関連記事:コンタクトセンターにおけるWFMの役割と最適な人員配置
放棄呼対策をせず放置してしまった場合のリスク
放棄呼対策としてシステムの導入を検討しているものの、コストに見合うだけの価値が得られるかどうか、不安に感じるかもしれません。しかし、放棄呼率を改善しないまま放置した場合、さまざまなリスクに直面する恐れがあります。
リスク1. 顧客満足度が低下する
顧客は、何らかの問題を解決したいという目的で電話をかけています。そのような心境にある顧客にとって、問題が解決しないまま過ぎていく時間は無駄でしかなく、ストレスや不満が蓄積すると想定されます。
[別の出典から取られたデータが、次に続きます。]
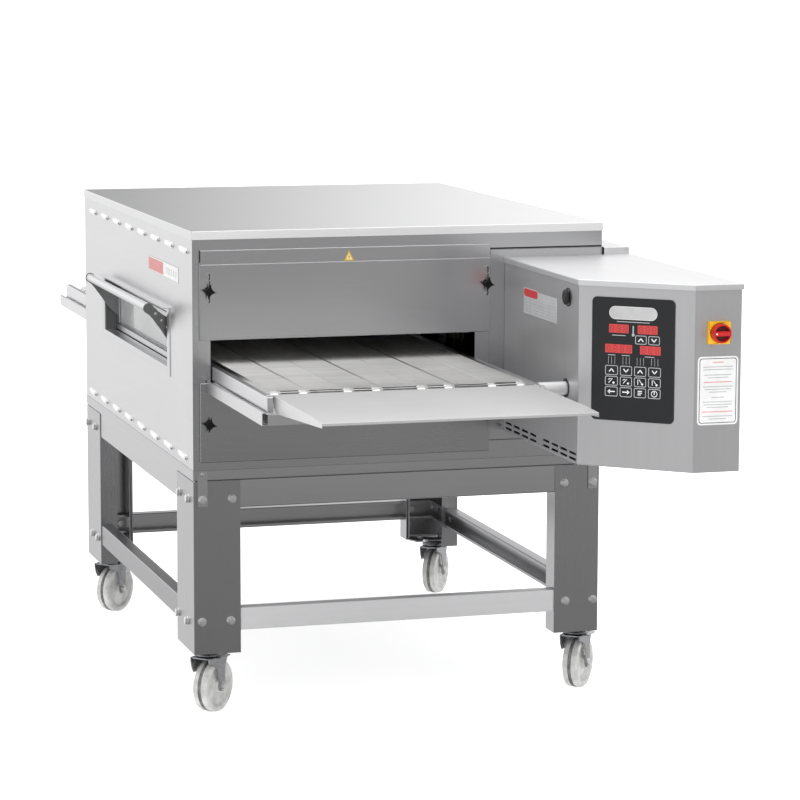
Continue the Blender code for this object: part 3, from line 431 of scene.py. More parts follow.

仮に後日電話がつながり、問題が無事に解決できたとしても、満足感につながるどころか不満が解消されないかもしれません。
リスク2. 企業イメージが低下する
コンタクトセンターに電話がつながらず、対応してもらえなかった顧客は、その企業に対して「顧客対応を重視していない」という印象を抱く可能性が高まります。「あの会社のコールセンターは対応が悪い」といった口コミや風評が広がってしまった場合、企業イメージの低下を引き起こす可能性があります。
リスク3. 機会損失につながる
サービスや商品に対する顧客からのクレームや要望は、商品の改善につながる貴重な情報です。放棄呼により顧客の声を取りこぼしてしまえば、企業は有益な情報を得る機会を失います。十分なアフターサポートが受けられない企業だと顧客が判断すれば、今後、購入してもらえない可能性は高くなります。また放棄呼が、サービス・商品の契約や購入に関心を持つ顧客からの電話であった場合、機会損失にもつながりかねません。
リスク4. オペレーターの負荷が増える
放棄呼やあふれ呼が多くなると顧客のストレスは高まります。そのため、最終的に電話がつながったとしても、厳しい対応を強いられるケースは珍しくありません。難易度の高い顧客対応は、オペレーターにかかる負荷も大きくなります。また、業務によっては放棄呼に対するコールバックも必要なため、さらにストレスを抱えやすくなります。
リスク5. オペレーターの離職率が増加する
放棄呼が多い職場では、常に仕事に追われるだけでなく、顧客の厳しい態度に接する機会も多くなりがちです。このような状況が常態化してしまえば、オペレーターはストレスフルな状態に陥りやすくなります。気持ちに余裕を持って業務に取り組むことが難しくなれば、応対品質は低下します。また、ミスも起こりやすくなるなど、職場環境が悪化するかもしれません。オペレーターの離職を防止するためにも、早急な対策が必要です。
コールセンターとは?コンタクトセンターとの違いと役割、仕事内容
企業と顧客が直接コミュニケーションをとるコンタクトセンター。多様化する連絡手段や顧客の価値観の変化から重要性が増しています。こちらでは、コンタクトセンターの概要や必要な機能、コールセンターとの違いなどについて紹介します。
まとめ
コンタクトセンターの放棄呼は、機会損失や企業イメージの低下、オペレーターの離職など、さまざまなリスクを引き起こします。オペレーター不足が叫ばれている昨今、放棄呼率の改善に有用なツールを導入し、業務効率化を実現する企業が増えています。コンタクトセンターの業務効率化には、チャットツール、IVR(自動音声応答機能)、FAQシステム、WFM(ワークフォース・マネジメント)などの導入が有効です。受電率のアップを実現し、顧客満足度の向上やオペレーターにかかる負荷を軽減したいと考えているのなら、ぜひ導入を検討してみてはいかがでしょうか。